The Oriental Rug Algorithm
For centuries, handmade Oriental rugs have been fashioned through painstaking processes that rival some of the more meticulously produced works of art in the world. They typically start with a hand-drawn design, referred to as a cartoon, that gives an artist a diagram to work from during the months- or sometimes year-long weaving process that ultimately concludes in a finished piece.
In learning to become an appreciator of the true majesty of an Oriental rug, you often learn to appreciate every phase of its manufacture. To that point, one stage that’s often overlooked by rug collectors is that which is mentioned above: the cartoon.

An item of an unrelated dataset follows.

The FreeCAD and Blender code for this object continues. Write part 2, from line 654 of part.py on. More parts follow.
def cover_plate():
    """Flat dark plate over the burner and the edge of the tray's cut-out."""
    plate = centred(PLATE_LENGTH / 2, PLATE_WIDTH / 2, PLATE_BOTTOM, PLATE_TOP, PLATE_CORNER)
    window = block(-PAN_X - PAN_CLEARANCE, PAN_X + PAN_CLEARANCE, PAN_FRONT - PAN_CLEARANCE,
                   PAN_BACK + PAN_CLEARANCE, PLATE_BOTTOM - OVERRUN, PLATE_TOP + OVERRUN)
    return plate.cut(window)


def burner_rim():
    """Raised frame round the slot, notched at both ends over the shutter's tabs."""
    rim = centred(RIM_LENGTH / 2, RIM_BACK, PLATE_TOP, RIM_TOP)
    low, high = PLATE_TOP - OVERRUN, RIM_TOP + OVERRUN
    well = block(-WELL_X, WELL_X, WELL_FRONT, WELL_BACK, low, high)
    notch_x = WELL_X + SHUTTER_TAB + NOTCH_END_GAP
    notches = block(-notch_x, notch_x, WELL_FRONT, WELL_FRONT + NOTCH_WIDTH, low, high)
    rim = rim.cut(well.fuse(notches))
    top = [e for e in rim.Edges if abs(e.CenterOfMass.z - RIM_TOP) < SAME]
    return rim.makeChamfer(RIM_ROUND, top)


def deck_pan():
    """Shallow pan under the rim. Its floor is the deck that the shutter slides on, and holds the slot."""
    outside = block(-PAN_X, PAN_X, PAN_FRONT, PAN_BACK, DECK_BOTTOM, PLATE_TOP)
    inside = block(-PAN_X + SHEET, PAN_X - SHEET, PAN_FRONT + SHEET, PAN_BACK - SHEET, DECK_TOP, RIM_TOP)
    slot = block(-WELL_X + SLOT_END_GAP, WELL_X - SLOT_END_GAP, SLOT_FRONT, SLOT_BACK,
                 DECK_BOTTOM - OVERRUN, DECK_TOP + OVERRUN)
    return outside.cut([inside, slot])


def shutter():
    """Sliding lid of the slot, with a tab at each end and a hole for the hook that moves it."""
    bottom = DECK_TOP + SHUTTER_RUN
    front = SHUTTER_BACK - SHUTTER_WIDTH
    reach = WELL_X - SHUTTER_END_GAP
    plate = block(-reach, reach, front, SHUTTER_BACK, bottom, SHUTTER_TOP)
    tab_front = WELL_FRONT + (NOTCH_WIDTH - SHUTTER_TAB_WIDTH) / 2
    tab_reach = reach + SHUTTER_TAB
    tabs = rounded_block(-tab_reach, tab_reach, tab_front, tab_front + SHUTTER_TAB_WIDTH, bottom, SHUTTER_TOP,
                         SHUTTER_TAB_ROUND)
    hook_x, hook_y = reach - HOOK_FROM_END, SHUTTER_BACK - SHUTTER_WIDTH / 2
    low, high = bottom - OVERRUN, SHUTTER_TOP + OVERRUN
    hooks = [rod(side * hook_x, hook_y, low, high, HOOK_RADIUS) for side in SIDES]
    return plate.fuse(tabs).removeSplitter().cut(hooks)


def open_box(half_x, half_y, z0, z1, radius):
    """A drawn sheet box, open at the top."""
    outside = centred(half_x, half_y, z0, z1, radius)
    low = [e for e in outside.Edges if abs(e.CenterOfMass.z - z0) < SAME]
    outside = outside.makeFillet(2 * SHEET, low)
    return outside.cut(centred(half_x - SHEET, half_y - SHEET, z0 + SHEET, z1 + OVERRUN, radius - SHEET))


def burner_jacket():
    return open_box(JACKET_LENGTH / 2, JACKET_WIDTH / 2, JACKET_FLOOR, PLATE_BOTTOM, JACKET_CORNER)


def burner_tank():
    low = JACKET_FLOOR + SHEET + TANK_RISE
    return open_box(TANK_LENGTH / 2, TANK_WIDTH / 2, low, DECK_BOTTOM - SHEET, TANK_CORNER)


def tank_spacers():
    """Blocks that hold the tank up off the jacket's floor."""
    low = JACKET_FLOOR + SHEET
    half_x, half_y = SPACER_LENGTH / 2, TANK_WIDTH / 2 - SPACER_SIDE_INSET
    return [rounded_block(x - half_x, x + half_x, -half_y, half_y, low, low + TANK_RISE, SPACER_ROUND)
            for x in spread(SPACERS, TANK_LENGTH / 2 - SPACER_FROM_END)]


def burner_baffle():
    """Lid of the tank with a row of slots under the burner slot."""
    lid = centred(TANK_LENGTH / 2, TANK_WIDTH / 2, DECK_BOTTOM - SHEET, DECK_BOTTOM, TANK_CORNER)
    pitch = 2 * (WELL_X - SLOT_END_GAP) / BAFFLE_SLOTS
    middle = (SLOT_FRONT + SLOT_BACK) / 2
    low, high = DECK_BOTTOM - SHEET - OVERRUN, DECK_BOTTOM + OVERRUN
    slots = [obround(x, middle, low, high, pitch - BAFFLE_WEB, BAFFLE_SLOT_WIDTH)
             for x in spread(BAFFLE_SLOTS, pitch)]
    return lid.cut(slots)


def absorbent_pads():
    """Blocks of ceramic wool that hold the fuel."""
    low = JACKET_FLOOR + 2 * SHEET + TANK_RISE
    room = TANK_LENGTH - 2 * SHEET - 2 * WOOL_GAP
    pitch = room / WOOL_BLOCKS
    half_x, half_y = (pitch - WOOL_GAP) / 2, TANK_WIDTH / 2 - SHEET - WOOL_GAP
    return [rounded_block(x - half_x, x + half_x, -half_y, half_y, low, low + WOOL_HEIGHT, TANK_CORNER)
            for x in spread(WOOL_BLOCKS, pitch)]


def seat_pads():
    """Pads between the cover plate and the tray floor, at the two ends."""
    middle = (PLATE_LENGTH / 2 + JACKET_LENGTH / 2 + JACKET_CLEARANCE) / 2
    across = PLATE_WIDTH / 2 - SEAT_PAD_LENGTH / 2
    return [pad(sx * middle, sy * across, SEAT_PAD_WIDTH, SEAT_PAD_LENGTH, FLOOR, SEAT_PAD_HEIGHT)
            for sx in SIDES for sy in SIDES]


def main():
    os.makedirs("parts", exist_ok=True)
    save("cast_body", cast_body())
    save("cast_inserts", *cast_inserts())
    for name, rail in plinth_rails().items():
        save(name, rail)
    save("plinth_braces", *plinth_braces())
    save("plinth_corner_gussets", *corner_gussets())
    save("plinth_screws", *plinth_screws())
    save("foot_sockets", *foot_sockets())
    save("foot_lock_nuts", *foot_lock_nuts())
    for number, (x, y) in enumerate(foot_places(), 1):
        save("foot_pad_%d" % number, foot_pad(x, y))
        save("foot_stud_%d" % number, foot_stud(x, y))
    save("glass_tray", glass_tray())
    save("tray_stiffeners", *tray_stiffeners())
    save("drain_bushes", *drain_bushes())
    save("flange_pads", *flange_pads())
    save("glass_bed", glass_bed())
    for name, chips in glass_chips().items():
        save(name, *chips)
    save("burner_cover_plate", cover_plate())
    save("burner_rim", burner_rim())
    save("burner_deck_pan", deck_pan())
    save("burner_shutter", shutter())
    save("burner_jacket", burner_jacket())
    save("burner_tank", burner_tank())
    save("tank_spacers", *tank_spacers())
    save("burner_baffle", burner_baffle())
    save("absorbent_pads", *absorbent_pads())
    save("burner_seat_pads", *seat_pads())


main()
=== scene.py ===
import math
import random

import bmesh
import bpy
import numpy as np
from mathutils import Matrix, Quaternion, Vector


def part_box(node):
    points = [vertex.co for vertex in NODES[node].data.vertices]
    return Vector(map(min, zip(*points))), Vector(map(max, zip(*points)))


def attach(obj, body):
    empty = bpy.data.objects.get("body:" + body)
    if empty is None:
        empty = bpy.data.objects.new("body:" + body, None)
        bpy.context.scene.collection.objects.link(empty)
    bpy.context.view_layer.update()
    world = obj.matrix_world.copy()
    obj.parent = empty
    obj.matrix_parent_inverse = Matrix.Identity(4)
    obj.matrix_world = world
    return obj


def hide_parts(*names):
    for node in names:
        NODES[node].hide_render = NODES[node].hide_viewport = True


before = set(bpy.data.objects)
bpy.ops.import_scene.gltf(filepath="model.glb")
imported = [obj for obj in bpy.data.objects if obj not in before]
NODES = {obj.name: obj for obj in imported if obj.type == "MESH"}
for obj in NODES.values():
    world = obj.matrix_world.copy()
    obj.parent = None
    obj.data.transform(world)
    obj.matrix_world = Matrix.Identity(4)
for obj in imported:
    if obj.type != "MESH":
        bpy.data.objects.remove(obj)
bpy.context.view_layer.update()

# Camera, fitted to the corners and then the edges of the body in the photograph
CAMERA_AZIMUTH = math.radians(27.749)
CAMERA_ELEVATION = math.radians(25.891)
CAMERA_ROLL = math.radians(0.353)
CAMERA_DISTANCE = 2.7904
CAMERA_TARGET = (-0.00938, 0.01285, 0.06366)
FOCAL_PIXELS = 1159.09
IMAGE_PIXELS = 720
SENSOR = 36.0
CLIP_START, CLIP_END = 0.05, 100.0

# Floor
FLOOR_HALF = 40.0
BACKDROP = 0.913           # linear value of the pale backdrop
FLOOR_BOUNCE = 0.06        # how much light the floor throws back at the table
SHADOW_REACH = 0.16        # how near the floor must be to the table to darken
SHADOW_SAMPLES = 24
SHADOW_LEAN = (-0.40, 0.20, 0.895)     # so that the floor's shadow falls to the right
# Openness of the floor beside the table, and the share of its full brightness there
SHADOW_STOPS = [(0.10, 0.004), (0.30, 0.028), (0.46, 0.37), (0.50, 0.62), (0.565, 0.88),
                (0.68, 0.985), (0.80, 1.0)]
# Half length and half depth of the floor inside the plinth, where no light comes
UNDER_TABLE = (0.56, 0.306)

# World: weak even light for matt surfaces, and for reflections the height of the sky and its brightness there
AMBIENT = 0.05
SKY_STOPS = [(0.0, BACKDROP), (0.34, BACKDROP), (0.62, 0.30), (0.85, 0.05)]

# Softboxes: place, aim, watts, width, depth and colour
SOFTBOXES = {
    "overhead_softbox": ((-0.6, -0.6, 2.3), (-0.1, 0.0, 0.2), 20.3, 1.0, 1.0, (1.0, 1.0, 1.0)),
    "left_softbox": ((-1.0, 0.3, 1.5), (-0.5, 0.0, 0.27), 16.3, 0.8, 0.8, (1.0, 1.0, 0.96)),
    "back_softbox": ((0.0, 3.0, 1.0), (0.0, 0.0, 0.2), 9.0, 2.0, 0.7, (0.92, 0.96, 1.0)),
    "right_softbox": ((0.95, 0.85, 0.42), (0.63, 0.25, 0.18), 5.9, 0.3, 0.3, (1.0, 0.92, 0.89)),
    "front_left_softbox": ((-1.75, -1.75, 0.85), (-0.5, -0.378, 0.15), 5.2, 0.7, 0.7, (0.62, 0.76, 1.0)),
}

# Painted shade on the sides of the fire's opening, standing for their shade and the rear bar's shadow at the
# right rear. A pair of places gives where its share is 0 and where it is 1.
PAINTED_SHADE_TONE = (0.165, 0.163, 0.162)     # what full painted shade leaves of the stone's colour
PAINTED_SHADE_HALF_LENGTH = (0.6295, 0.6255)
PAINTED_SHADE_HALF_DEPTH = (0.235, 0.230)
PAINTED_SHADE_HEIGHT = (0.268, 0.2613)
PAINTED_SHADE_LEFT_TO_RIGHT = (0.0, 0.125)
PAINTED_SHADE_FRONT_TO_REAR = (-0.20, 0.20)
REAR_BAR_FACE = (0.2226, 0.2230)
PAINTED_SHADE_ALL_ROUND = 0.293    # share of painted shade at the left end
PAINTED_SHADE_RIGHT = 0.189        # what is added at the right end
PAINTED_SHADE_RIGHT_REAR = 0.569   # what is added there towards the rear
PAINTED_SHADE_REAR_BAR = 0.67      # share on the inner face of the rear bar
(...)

Without this design, the skill of rug weaving certainly wouldn’t have stood the test of time, and become the distinguished art form it is today. It is from this, the original artist’s vision of beauty, that Oriental rugs have gleaned both their intrinsic and investment value.

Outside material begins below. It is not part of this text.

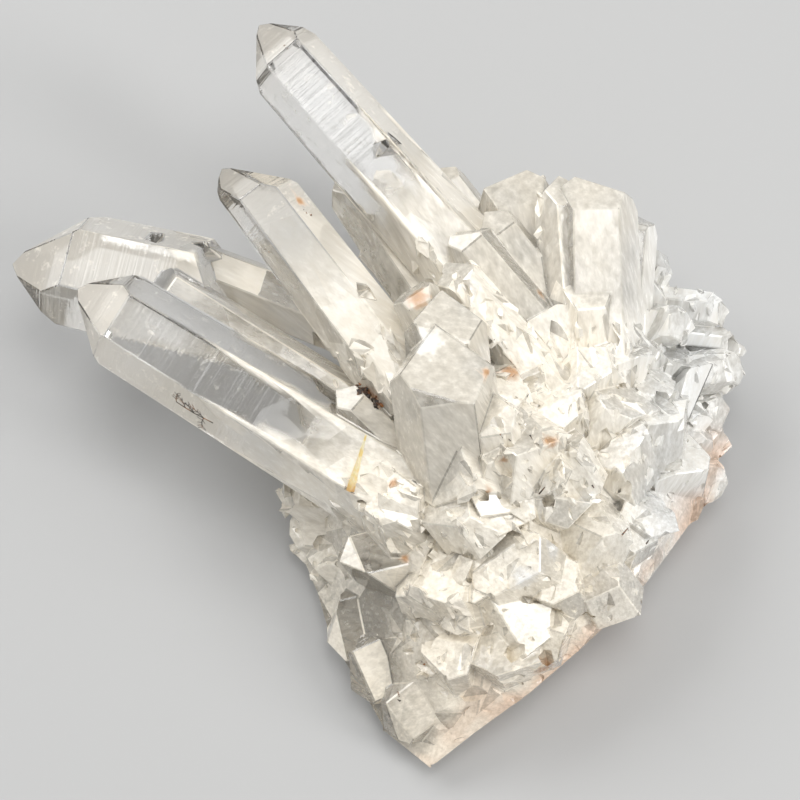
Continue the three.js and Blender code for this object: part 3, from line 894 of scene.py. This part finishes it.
on_points, smooth, milk = (painted(tree, name) for name in ("on_points", "smooth", "milk"))
print("fibres run out from", [round(x / MM) for x in GROWTH_START], "mm")

# %% Surface relief: growth lines, broken facets and fine hackle
FACET_SCALE = 0.34
FACET_TILT = 0.36
LEAST_TILT = 0.01
RELIEF = {"Strength": 0.45, "Distance": 0.22 * MM}
facet_sockets = {"Vector": fibre_place, "Scale": FACET_SCALE}
facets = add(tree, "ShaderNodeTexVoronoi", {"feature": "F1"}, facet_sockets, out=1)
tilt_size = (1 - on_points) * (1 - smooth * 0.85) * FACET_TILT + LEAST_TILT
tilt_sockets = {0: vector_math(tree, "SUBTRACT", facets, (0.5, 0.5, 0.5)), "Scale": tilt_size}
facet_tilt = add(tree, "ShaderNodeVectorMath", {"operation": "SCALE"}, tilt_sockets)
flat_normal = add(tree, "ShaderNodeNewGeometry", out=1)
facet_normal = vector_math(tree, "NORMALIZE", vector_math(tree, "ADD", flat_normal, facet_tilt))
relief = streaks * (1 - on_points) * (1 - smooth * 0.6)
bump_sockets = {**RELIEF, "Height": relief, "Normal": facet_normal}
surface_normal = add(tree, "ShaderNodeBump", {}, bump_sockets)
print("relief is at most", RELIEF["Distance"] / MM, "mm high")

# %% Colour of the milky and the clear quartz
grain_share = 0.6 + (streaks.ramp(0.32, 0.66) - 0.6) * (1 - smooth * 0.3)
grain = mix_colours(tree, grain_share, SHADE, FLECK)
milky_colour = mix_colours(tree, 1.0, painted(tree, "stone_colour", 0), grain, "MULTIPLY")
milky_roughness = 0.12 + streaks * 0.25
uneven = (streaks - 0.5) * 0.5 * (1 - on_points)
stone_share = (milk + uneven + painted(tree, "frost")).clamped()

clear_glass = add(tree, "ShaderNodeBsdfPrincipled", {}, {
    "Base Color": CLEAR, "Roughness": 0.04, "IOR": QUARTZ_IOR,
    "Transmission Weight": 1.0, "Normal": surface_normal,
})
milky_stone = add(tree, "ShaderNodeBsdfPrincipled", {}, {
    "Base Color": milky_colour, "Roughness": milky_roughness, "IOR": QUARTZ_IOR,
    "Coat Weight": 1.0, "Coat Roughness": 0.14, "Normal": surface_normal,
})
blended = add(tree, "ShaderNodeMixShader", {}, [stone_share, clear_glass, milky_stone])
tree.links.new(blended.socket, output.inputs["Surface"])
print("quartz finish has", len(tree.nodes), "nodes")

# %% [markdown]
# Light crosses the clear points many times, and each crossing works the finish out anew. So
# their faces get a finish of their own with the few nodes that they need. It has the same values
# as the finish above has there, so no seam shows.

# %% The finish of the clear points
LINE_SCALE = 2.4
WISP_SHARE = 0.42

clear_quartz, tree, output = new_material("clear_quartz")
where = place_in_mm(tree)
wisps = noise_at(tree, where, 0.55, 3.0, 0.62)
line_sockets = {"W": painted(tree, "growth_line"), "Scale": LINE_SCALE, "Detail": 1.0}
lines = add(tree, "ShaderNodeTexNoise", {"noise_dimensions": "1D"}, line_sockets)
surface_normal = add(tree, "ShaderNodeBump", {}, {**RELIEF, "Height": lines * 0.5})
glass_colour = mix_colours(tree, painted(tree, "smoke"), CLEAR, SMOKE)
clear_glass = add(tree, "ShaderNodeBsdfPrincipled", {}, {
    "Base Color": glass_colour, "Roughness": 0.015, "IOR": QUARTZ_IOR,
    "Transmission Weight": 1.0, "Normal": surface_normal,
})
veil = add(tree, "ShaderNodeBsdfPrincipled", {}, {
    "Base Color": painted(tree, "stone_colour", 0), "Roughness": 0.3, "IOR": QUARTZ_IOR,
    "Normal": surface_normal,
})
veil_share = wisps.ramp(0.56, 0.80) * WISP_SHARE + painted(tree, "milk") + painted(tree, "frost")
veil_share = veil_share.clamped()
blended = add(tree, "ShaderNodeMixShader", {}, [veil_share, clear_glass, veil])
tree.links.new(blended.socket, output.inputs["Surface"])

cluster.data.materials.clear()
cluster.data.materials.append(quartz)
cluster.data.materials.append(clear_quartz)
for face in cluster.data.polygons:
    face.material_index = int(min(on_points_at[i] for i in face.vertices) > ALL_CLEAR)
clear_faces = sum(face.material_index for face in cluster.data.polygons)
print("clear finish on", clear_faces, "faces")

# %% [markdown]
# ## Ore grains, needles and a dendrite
# Iron and manganese ores grow along with quartz: rusty crumbs in a crevice, a few black grains,
# dark needles near the rim, and on the front point a dendrite, which branches like a fern. They
# are real grains, so they are small closed shapes, half sunk in the quartz that carries them.
# Rays from the camera find their places, and the same few helpers build them all.

# %% Helpers for grains and strokes
ORE_SEED = 19
SUNK = 0.3
GRAIN_CORNERS = 9
BRANCH_STEPS = 4
FORK_CHANCE = 0.8


def add_grain(bm, place, size, rnd):
    """A lump with flat faces, half sunk at a place."""
    corners = []
    for _ in range(GRAIN_CORNERS):
        way = Vector([rnd.gauss(0, 1) for _ in range(3)]).normalized()
        corners.append(place + way * size * rnd.uniform(0.35, 0.55))
    add_closed_hull(bm, corners)


def add_stroke(bm, first, last, widths, up):
    """A thin, straight stroke from one place to another, half sunk in the surface."""
    side = (last - first).cross(up).normalized()
    corners = []
    for place, width in zip((first, last), widths):
        corners += [place + side * width / 2, place - side * width / 2]
        corners += [place + up * width * SUNK, place - up * width * SUNK]
    add_closed_hull(bm, corners)


def add_branch(bm, start, way, length, width, up, rnd, forks):
    """A crooked branch in the plane of a face, with side branches while forks lasts."""
    place = start
    for _ in range(BRANCH_STEPS):
        way = Matrix.Rotation(rnd.uniform(-0.3, 0.3), 3, up) @ way
        end = place + way * length / BRANCH_STEPS
        add_stroke(bm, place, end, (width, width * 0.8), up)
        for turn in (-1, 1) if forks else ():
            if rnd.random() < FORK_CHANCE:
                aside = Matrix.Rotation(turn * rnd.uniform(0.6, 1.1), 3, up) @ way
                reach = length * rnd.uniform(0.25, 0.42)
                add_branch(bm, end, aside, reach, width * 0.7, up, rnd, forks - 1)
        place = end


# %% Grains, needles and the dendrite
# Each group: the pixels that it runs between, its count, its sizes in mm, and its stray in pixels.
ORE_GROUPS = {
    "crumbs_in_the_crevice": (((358, 386), (381, 406)), 30, (0.6, 1.3), 3.5),
    "at_the_top_tip": (((283, 45), (289, 49)), 5, (0.2, 0.4), 1.0),
    "on_the_middle_point": (((304, 209), (312, 215)), 5, (0.2, 0.5), 2.0),
    "lower_on_the_middle_point": (((264, 248), (272, 252)), 4, (0.2, 0.4), 1.5),
    "by_the_middle_tip": (((225, 196), (227, 198)), 2, (0.3, 0.4), 0.5),
    "red_grain": (((509, 439), (511, 441)), 2, (0.3, 0.4), 0.3),
    "at_the_stump": (((379, 403), (382, 406)), 3, (0.3, 0.5), 1.0),
    "lower_black": (((421, 661), (425, 665)), 2, (0.3, 0.45), 0.5),
    "near_the_foot": (((396, 690), (400, 703)), 6, (0.25, 0.5), 1.5),
}
NEEDLES = [
    ((628, 530), (626, 545)), ((622, 535), (628, 528)), ((646, 544), (649, 540)), ((530, 435), (537, 449)),
    ((539, 494), (545, 487)), ((592, 485), (594, 488)), ((500, 434), (503, 438)),
]
NEEDLE_WIDTH = 0.26 * MM
DENDRITE_PIXELS = ((213, 423), (176, 404))
DENDRITE_WIDTH = 0.24 * MM
DENDRITE_FORKS = 2

rnd = random.Random(ORE_SEED)
bm = bmesh.new()
for ((x0, y0), (x1, y1)), count, size, spread in ORE_GROUPS.values():
    for k in range(count):
        share = (k + 0.5) / count
        stray = [rnd.uniform(-1, 1) * spread for _ in range(2)]
        place, _ = seen_at((x0 + (x1 - x0) * share + stray[0], y0 + (y1 - y0) * share + stray[1]))
        if place is not None:
            add_grain(bm, place, rnd.uniform(*size) * MM, rnd)
for first_pixel, last_pixel in NEEDLES:
    (first, up), (last, _) = seen_at(first_pixel), seen_at(last_pixel)
    if first is not None and last is not None:
        add_stroke(bm, first, last, (NEEDLE_WIDTH, NEEDLE_WIDTH * 0.5), up)
(foot, up), (head, _) = (seen_at(pixel) for pixel in DENDRITE_PIXELS)
stem = head - foot
add_branch(bm, foot, stem.normalized(), stem.length, DENDRITE_WIDTH, up, rnd, DENDRITE_FORKS)
ore_mesh = bpy.data.meshes.new("ore_grains")
bm.to_mesh(ore_mesh)
bm.free()
ore_grains = link("ore_grains", ore_mesh)

BLACK_ORE = (0.035, 0.025, 0.02, 1)
RED_ORE = (0.36, 0.15, 0.05, 1)
ore, tree, output = new_material("dark_ore")
patches = noise_at(tree, place_in_mm(tree), 1.1, 3.0, 0.6)
sheen = add(tree, "ShaderNodeBsdfPrincipled", {}, {
    "Base Color": mix_colours(tree, patches.ramp(0.45, 0.68), BLACK_ORE, RED_ORE),
    "Roughness": 0.45 + patches * 0.3,
})
tree.links.new(sheen.socket, output.inputs["Surface"])
ore_mesh.materials.append(ore)
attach(ore_grains, BODY)
print("ore grains have", len(ore_mesh.polygons), "faces")

# %% [markdown]
# ## The splinter
# One thin splinter, yellow with iron, is wedged under the front point. It keeps the place of its
# solid, with a rougher skin and dark red colour at its foot.

# %% Splinter
SPLINTER_CUTS = 3
SPLINTER_ROUGHNESS = 0.12 * MM
DEEP_YELLOW = (0.86, 0.66, 0.27, 1)
PALE_YELLOW = (0.93, 0.83, 0.58, 1)
RED_FOOT = (0.55, 0.24, 0.06, 1)
FOOT_HEIGHT = (29.8, 31.6)

splinter_mesh = merged_copy(SPLINTER_NODE)
bm = bmesh.new()
bm.from_mesh(splinter_mesh)
bmesh.ops.triangulate(bm, faces=bm.faces)
bmesh.ops.subdivide_edges(bm, edges=bm.edges, cuts=SPLINTER_CUTS, use_grid_fill=True)
for v in bm.verts:
    v.co += v.normal * noise.noise(v.co / MM * 1.3) * SPLINTER_ROUGHNESS
bm.to_mesh(splinter_mesh)
bm.free()
splinter = link("stained_splinter", splinter_mesh)

stained, tree, output = new_material("iron_stained_quartz")
where = place_in_mm(tree)
patches = noise_at(tree, where, 0.9, 4.0, 0.6)
yellow = mix_colours(tree, patches.ramp(0.35, 0.65), DEEP_YELLOW, PALE_YELLOW)
height = add(tree, "ShaderNodeSeparateXYZ", {}, [where], out=2)
yellow = mix_colours(tree, (1 - height.ramp(*FOOT_HEIGHT)) * 0.85, yellow, RED_FOOT)
ridges = add(tree, "ShaderNodeBump", {}, {"Strength": 0.5, "Distance": 0.0002, "Height": patches})
skin_shader = add(tree, "ShaderNodeBsdfPrincipled", {}, {
    "Base Color": yellow, "Roughness": 0.38, "Subsurface Weight": 0.3,
    "Subsurface Radius": (0.8, 0.6, 0.3), "Subsurface Scale": 0.8 * MM, "Normal": ridges,
})
tree.links.new(skin_shader.socket, output.inputs["Surface"])
splinter.data.materials.append(stained)
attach(splinter, BODY)
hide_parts(SPLINTER_NODE)
print("splinter faces:", len(splinter_mesh.polygons))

But now, the way cartoons are being produced for handmade rugs may be changing, led by a movement of artists who create computer generated (CG) designs that construct equally impressive blueprints for rug manufacturing.
Going by the term “generative art”, these designs are being shaped by software programs developed by computer scientists such as John Greene, whose intricate fractal patterns are already being considered as a next step in modern day rug-making.
What is Generative Art?
Generative art, which is at times referred to as algorithmic art, refers to the specialty of building software that works autonomously to create everything from music, visual art, architecture, literature and other creative works.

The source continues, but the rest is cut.